Hatsukoi is filmmaker Takashii Miike’s latest, and the cute title is a foil for the utterly sinister events that unfold on screen. This stands to reason – Takashi Miike has built his own cinematic kingdom on the foundations on gore and violence for the last 35 years. Why would he stop now? At the press conference given at the FCCJ earlier this week, Miike joked that he came up with the title in the hopes that people will be lured to theaters, thinking Hatsukoi is a “genuine love story.” If so, they are in for a rude awakening. Hatsukoi is less about the 59-year old Miike mellowing in his advancing years than Miike confirming he still has what it takes to go full throttle on his triple fortes of murder, mayhem and decapitation. 
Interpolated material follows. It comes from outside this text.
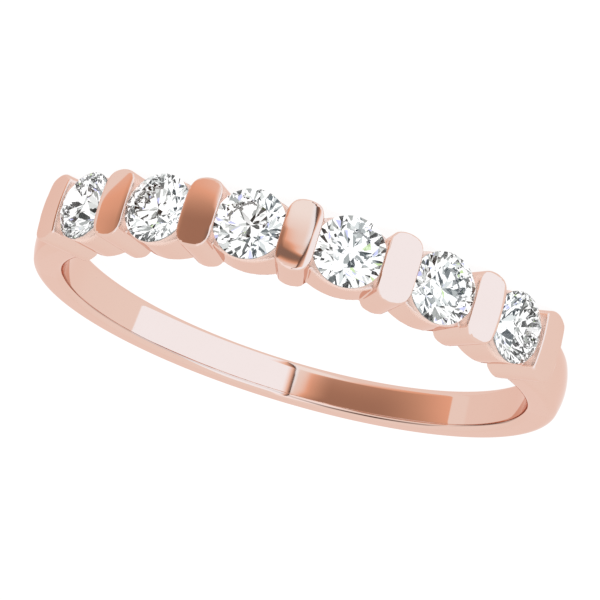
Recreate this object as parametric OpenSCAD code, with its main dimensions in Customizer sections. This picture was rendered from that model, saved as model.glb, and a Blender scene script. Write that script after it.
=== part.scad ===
/* [Finger hole] */
// Inside diameter of the ring
finger_d = 16.5; // [14:0.1:21]

/* [Shank] */
// Thickness of the shank at the back of the finger
back_t = 1.1; // [0.9:0.02:1.4]
// Thickness of the shank at the two sides of the finger
side_t = 1.2; // [1:0.02:1.5]
// Width at the back of the finger
back_w = 1.46; // [1.2:0.02:1.9]
// Width at the two sides of the finger
side_w = 1.74; // [1.4:0.02:2.1]
// Width where the shank meets the two end bars
shoulder_w = 2.14; // [1.8:0.02:2.4]
// Radius of the low dome across the shank's outer face
shank_dome_r = 2.2; // [1.6:0.1:5]

/* [Bars] */
// Width of a bar at the finger hole, along the row of stones
bar_w = 1.06; // [0.9:0.02:1.2]
// Width of a bar at its crown
bar_top_w = 1.2; // [1:0.02:1.26]
// Length of a bar, across the row
bar_l = 2.38; // [2.1:0.02:2.8]
// Height of a bar's crown above the finger hole
bar_h = 1.92; // [1.8:0.02:2.2]
// Radius of a bar's bowed ends, seen from above
bar_end_r = 0.85; // [0.65:0.01:1.1]
// Radius of the crown across a bar
bar_crown_r = 12; // [4:0.5:16]
// Radius of the crown along a bar
bar_arch_r = 7; // [5:0.5:20]
// Radius that softens the long top edges of a bar
bar_edge_r = 0.1; // [0.04:0.01:0.2]

/* [Gallery rails] */
// Width over the two rails at the middle of a stone
rail_w = 2.26; // [2.1:0.02:2.7]
// Height of the rails above the finger hole
rail_h = 1.36; // [1.15:0.02:1.5]
// Radius of the bow of a rail, seen from above
rail_bow_r = 2.1; // [1.7:0.05:4]
// Bevel along the top outer edge of a rail
rail_bevel = 0.05; // [0.02:0.01:0.1]

/* [Stones] */
// Diameter of a stone at its girdle
stone_d = 2.34; // [2.2:0.02:2.5]
// Height of the middle of the girdle above the finger hole
girdle_h = 1.61; // [1.55:0.01:1.75]
// Thickness of the girdle
girdle_t = 0.08; // [0.06:0.01:0.12]
// Width of the table, as a share of the diameter
table_share = 0.56; // [0.5:0.01:0.65]
// Slope of the crown's main facets, in degrees
crown_angle = 34.5; // [30:0.5:38]
// Slope of the pavilion's main facets, in degrees
pavilion_angle = 40.75; // [39:0.25:43]
// Reach of the star facets from the table towards the girdle, as a share
star_share = 0.5; // [0.4:0.05:0.6]
// Reach of the lower half facets from the girdle towards the culet, as a share
lower_half_share = 0.77; // [0.7:0.01:0.85]

/* [Seats] */
// Depth that a stone's girdle sits in the groove of each bar
groove_bite = 0.13; // [0.08:0.01:0.18]
// Gap between a stone and the metal round it
seat_gap = 0.02; // [0.01:0.005:0.03]
// Diameter of the light hole under each stone
light_hole_d = 1.3; // [0.8:0.05:1.5]

/* [Hidden] */
stone_count = 6;
metal_color = [0.9, 0.72, 0.64];
stone_color = [0.92, 0.95, 0.98];
$fn = 96;
// Cutting tools reach this far past what they cut
reach = 1;
// Metal left inside the finger hole until it is bored to size
stock = 0.4;

// Radii measured from the ring's axis
hole_r = finger_d / 2;
shank_r = hole_r + side_t;
// The outer face is a circle moved towards the stones, so the shank is thinnest at the back
shank_shift = side_t - back_t;
bar_r = hole_r + bar_h;
rail_r = hole_r + rail_h;
girdle_r = hole_r + girdle_h;

// A stone's own sizes, with its girdle's middle at height 0
stone_r = stone_d / 2;
facets = 8;
facet_step = 360 / facets;
table_r = stone_r * table_share;
crown_h = (stone_r - table_r) * tan(crown_angle);
pavilion_h = stone_r * tan(pavilion_angle);

// The girdle bites into both bars beside it, which sets the angle from bar to bar
bar_mid_w = bar_w + (bar_top_w - bar_w) * girdle_h / bar_h;
pitch = 2 * asin((bar_mid_w / 2 + stone_r - groove_bite) / girdle_r);
end_angle = pitch * stone_count / 2;

// Stations of the shank's taper, from the back of the finger to the end bars
SIDE = [
    // place along the ring's depth, half width
    [shank_r + reach, back_w / 2],
    [shank_r, back_w / 2],
    [0, side_w / 2],
    [-shank_r * cos(end_angle), shoulder_w / 2],
];

// Stands its children on the ring at an angle from the middle of the row: their +Z points out of the ring
module stand_at(angle) {
    rotate([90, 0, angle]) children();
}

// The tapering part of the ring, open between the two end bars
module shank() {
    open_x = 2 * bar_r * sin(end_angle);
    open_y = 2 * bar_r * cos(end_angle);
    difference() {
        intersection() {
            translate([0, -shank_shift, 0])
                rotate_extrude()
                    intersection() {
                        translate([hole_r - stock, -shoulder_w])
                            square([side_t + stock, 2 * shoulder_w]);
                        translate([shank_r - shank_dome_r, 0])
                            circle(r = shank_dome_r);
                    }
            rotate([90, 0, 90])
                translate([0, 0, -2 * bar_r])
                    linear_extrude(4 * bar_r)
                        polygon(concat(
                            [for (s = SIDE) s],
                            [for (i = [len(SIDE) - 1:-1:0]) [SIDE[i][0], -SIDE[i][1]]]
                        ));
        }
        translate([0, 0, -shoulder_w])
            linear_extrude(2 * shoulder_w)
                polygon([[0, 0], [-open_x, -open_y], [open_x, -open_y]]);
    }
}

// Outline of a bar from above, with rounded ends
module bar_plan() {
    straight_l = bar_l - 2 * bar_end_r;
    intersection() {
        square([bar_top_w, bar_l], center = true);
        union() {
            square([2 * bar_end_r, straight_l], center = true);
            for (side = [-1, 1])
                translate([0, side * straight_l / 2]) circle(r = bar_end_r);
        }
    }
}

// Outline of a bar from its end: it widens towards its crown and has soft top edges
module bar_front() {
    flare = atan((bar_top_w - bar_w) / 2 / bar_h);
    // Centre of the soft edge, which touches both the flank and the crown's level
    edge_x = bar_top_w / 2 - bar_edge_r * (1 + sin(flare)) / cos(flare);
    edge_y = bar_r - bar_edge_r;
    // Where the soft edge meets the flank
    flank_x = edge_x + bar_edge_r * cos(flare);
    flank_y = edge_y - bar_edge_r * sin(flare);
    foot_x = bar_w / 2 - stock * tan(flare);
    polygon([
        [-foot_x, hole_r - stock], [foot_x, hole_r - stock],
        [flank_x, flank_y], [edge_x, bar_r],
        [-edge_x, bar_r], [-flank_x, flank_y],
    ]);
    for (side = [-1, 1])
        translate([side * edge_x, edge_y]) circle(r = bar_edge_r);
}

// The body whose top is the crown of a bar, curved across it and along it
module bar_dome() {
    translate([0, 0, bar_r - bar_arch_r])
        rotate([0, 90, 0])
            rotate_extrude($fn = 360)
                intersection() {
                    translate([bar_arch_r - bar_crown_r, 0]) circle(r = bar_crown_r);
                    translate([0, -bar_w]) square([bar_arch_r + reach, 2 * bar_w]);
                }
}

// One bar, from inside the finger hole up to its crown
module bar() {
    intersection() {
        linear_extrude(bar_r + reach) bar_plan();
        rotate([90, 0, 0])
            translate([0, 0, -bar_l])
                linear_extrude(2 * bar_l) bar_front();
        bar_dome();
    }
}

// The two bowed rails under one stone, still solid in the middle, with both ends inside the bars
module rail_block() {
    bow_y = rail_bow_r - rail_w / 2;
    half_l = hole_r * tan(pitch / 2);
    intersection() {
        translate([0, -bow_y, hole_r - stock]) bow_post();
        translate([0, bow_y, hole_r - stock]) bow_post();
        translate([-half_l, -rail_w, 0])
            cube([2 * half_l, 2 * rail_w, bar_r]);
    }
}

// A round post with a bevelled top, whose flank is the bow of a rail
module bow_post() {
    post_h = rail_h + stock - rail_bevel;
    cylinder(h = post_h, r = rail_bow_r);
    translate([0, 0, post_h])
        cylinder(h = rail_bevel, r1 = rail_bow_r, r2 = rail_bow_r - rail_bevel);
}

// The hollow that a stone drops into: its own round outline and the gap, with a light hole below
module seat() {
    seat_r = stone_r + seat_gap;
    girdle_top = girdle_r + girdle_t / 2 + seat_gap;
    girdle_bottom = girdle_r - girdle_t / 2 - seat_gap;
    crown_top_r = seat_r - crown_h / tan(crown_angle);
    translate([0, 0, girdle_bottom - seat_r * tan(pavilion_angle)])
        cylinder(h = seat_r * tan(pavilion_angle), r1 = 0, r2 = seat_r);
    translate([0, 0, girdle_bottom])
        cylinder(h = girdle_top - girdle_bottom, r = seat_r);
    translate([0, 0, girdle_top])
        cylinder(h = crown_h, r1 = seat_r, r2 = crown_top_r);
    translate([0, 0, hole_r - reach])
        cylinder(h = girdle_h, d = light_hole_d);
}

// The cast metal, bored to the finger's size last
module band() {
    color(metal_color)
        difference() {
            union() {
                shank();
                for (i = [0:stone_count])
                    stand_at((i - stone_count / 2) * pitch) bar();
                for (i = [1:stone_count])
                    stand_at(stone_angle(i)) rail_block();
            }
            for (i = [1:stone_count])
                stand_at(stone_angle(i)) seat();
            translate([0, 0, -bar_l])
                cylinder(h = 2 * bar_l, r = hole_r, $fn = 360);
        }
}

// Angle of a stone from the middle of the row, stone 1 on the +X side
function stone_angle(i) = ((stone_count + 1) / 2 - i) * pitch;

// One ring of flat facets as an eight sided cone. It is half_w from the stone's axis at height z.
// A positive slope closes it upwards and a negative one downwards.
module facet_ring(slope, half_w, z, turn) {
    tip_z = z + half_w * tan(slope);
    open_z = slope > 0 ? -pavilion_h - girdle_t : crown_h + girdle_t;
    open_w = (tip_z - open_z) / tan(slope);
    translate([0, 0, tip_z])
        mirror([0, 0, slope > 0 ? 1 : 0])
            rotate(turn + facet_step / 2)
                cylinder(h = abs(tip_z - open_z), r1 = 0, r2 = open_w / cos(facet_step / 2), $fn = facets);
}

// A round brilliant with its table up and the middle of its girdle at height 0
module brilliant() {
    half_step = facet_step / 2;
    quarter_step = facet_step / 4;
    crown_z = girdle_t / 2;
    table_edge = table_r * cos(half_step);
    // Tip of a star facet, where two main facets meet
    star_tip = table_edge + star_share * (stone_r - table_edge);
    star_tip_h = (stone_r - star_tip * cos(half_step)) * tan(crown_angle);
    star_angle = atan((crown_h - star_tip_h) / (star_tip - table_edge));
    // The half facets start from a chord of the girdle
    chord_w = stone_r * cos(quarter_step);
    upper_half_angle = atan(star_tip_h / (chord_w - star_tip * cos(quarter_step)));
    // Inner tip of a pair of lower half facets, on the edge between two pavilion mains
    lower_tip = stone_r * (1 - lower_half_share);
    lower_tip_h = (stone_r - lower_tip * cos(half_step)) * tan(pavilion_angle);
    lower_half_angle = atan(lower_tip_h / (chord_w - lower_tip * cos(quarter_step)));
    intersection() {
        translate([0, 0, -pavilion_h - girdle_t / 2])
            cylinder(h = pavilion_h + girdle_t + crown_h, r = stone_r);
        facet_ring(crown_angle, stone_r, crown_z, 0);
        facet_ring(star_angle, table_edge, crown_z + crown_h, half_step);
        facet_ring(upper_half_angle, chord_w, crown_z, quarter_step);
        facet_ring(upper_half_angle, chord_w, crown_z, -quarter_step);
        facet_ring(-pavilion_angle, stone_r, -crown_z, 0);
        facet_ring(-lower_half_angle, chord_w, -crown_z, quarter_step);
        facet_ring(-lower_half_angle, chord_w, -crown_z, -quarter_step);
    }
}

// Stone i in its seat
module stone(i) {
    color(stone_color)
        stand_at(stone_angle(i))
            translate([0, 0, girdle_r])
                brilliant();
}

band();
stone(1);  // stone_1
stone(2);  // stone_2
stone(3);  // stone_3
stone(4);  // stone_4
stone(5);  // stone_5
stone(6);  // stone_6
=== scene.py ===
# %% [markdown]
# # A bar set band
#
# This lesson dresses a finger ring of polished rose gold, with six round brilliant cut stones that
# stand between upright bars. The solids come from a CAD package, and the first cell loads them as a
# fixed frame. They have the right sizes, but their edges are sharp and their faces plain, so each
# one is replaced below by a finer piece in the same place. The CAD mesh could be bevelled instead,
# but its loose triangles don't bevel cleanly, so the forms are built afresh.

# %% Load the frame
import itertools
import math
import bpy
import numpy as np
from mathutils import Matrix, Vector


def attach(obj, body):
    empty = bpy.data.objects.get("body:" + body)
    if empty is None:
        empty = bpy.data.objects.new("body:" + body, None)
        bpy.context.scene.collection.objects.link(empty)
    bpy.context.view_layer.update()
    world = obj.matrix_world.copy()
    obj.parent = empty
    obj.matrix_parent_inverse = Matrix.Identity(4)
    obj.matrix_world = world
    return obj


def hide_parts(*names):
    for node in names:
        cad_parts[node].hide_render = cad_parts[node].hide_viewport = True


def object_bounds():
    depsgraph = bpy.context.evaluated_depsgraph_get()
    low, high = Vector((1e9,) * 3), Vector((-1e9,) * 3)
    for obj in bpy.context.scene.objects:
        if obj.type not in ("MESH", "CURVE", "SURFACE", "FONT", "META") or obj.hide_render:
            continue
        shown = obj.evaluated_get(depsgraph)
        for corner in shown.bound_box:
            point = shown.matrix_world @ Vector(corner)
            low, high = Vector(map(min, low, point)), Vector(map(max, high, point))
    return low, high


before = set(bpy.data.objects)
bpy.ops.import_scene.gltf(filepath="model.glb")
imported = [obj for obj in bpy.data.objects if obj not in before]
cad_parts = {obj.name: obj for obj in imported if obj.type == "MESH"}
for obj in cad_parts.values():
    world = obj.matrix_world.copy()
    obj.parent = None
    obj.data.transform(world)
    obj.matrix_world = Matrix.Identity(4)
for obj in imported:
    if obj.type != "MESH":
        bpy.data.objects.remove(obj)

cad_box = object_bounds()
print("CAD nodes:", sorted(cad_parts))

# %% [markdown]
# ## Sizes of the row
#
# A goldsmith's drawing is in millimetres, so the shapes are worked out in millimetres and turned
# into metres last. A setter spaces the bars by the stones: the edge of each stone bites a little
# way into the two bars beside it, and that gives the angle from one bar to the next. The angle
# could be typed in, but worked out like this it keeps the stones seated when a size changes.

# %% Sizes of the row, in millimetres
MM = 0.001
HOLE_R = 8.25
STONES = 6
STONE_D, GIRDLE_H, GIRDLE_T = 2.34, 1.61, 0.08  # across, height above the hole, girdle's thickness
GROOVE_BITE = 0.13
BAR = dict(foot_w=1.06, top_w=1.2, length=2.38, height=1.92, end_r=0.85)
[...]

Having said that, Hatsukoi shows Miike in an uncharacteristically romantic mood, even occasionally favoring the love story factor over the blood-spewing brutality thing. As a result, Hatsukoi is much more palatable than Ichi the Killer: Miike’s 2001 landmark project that put his name on the Hollywood map. Both works share significant similarities – they’s set in Kabukicho, Shinjuku, where a yakuza turf war is raging. Both feature double crossing yakuza going at each other’s throats. And in both movies, the lead role is a sad underdog who never had a break in his life. In Hatsukoi, this is Leo Katsuragi (Masataka Kubota), a boxer whose day job is a busboy at a Chinese diner. Leo had been abandoned by his parents at birth and since then, he’s been licking the bottom of a very rotten barrel. That’s about to change however, when he meets a girl on the streets of Kabukicho – hence, the titular first love. 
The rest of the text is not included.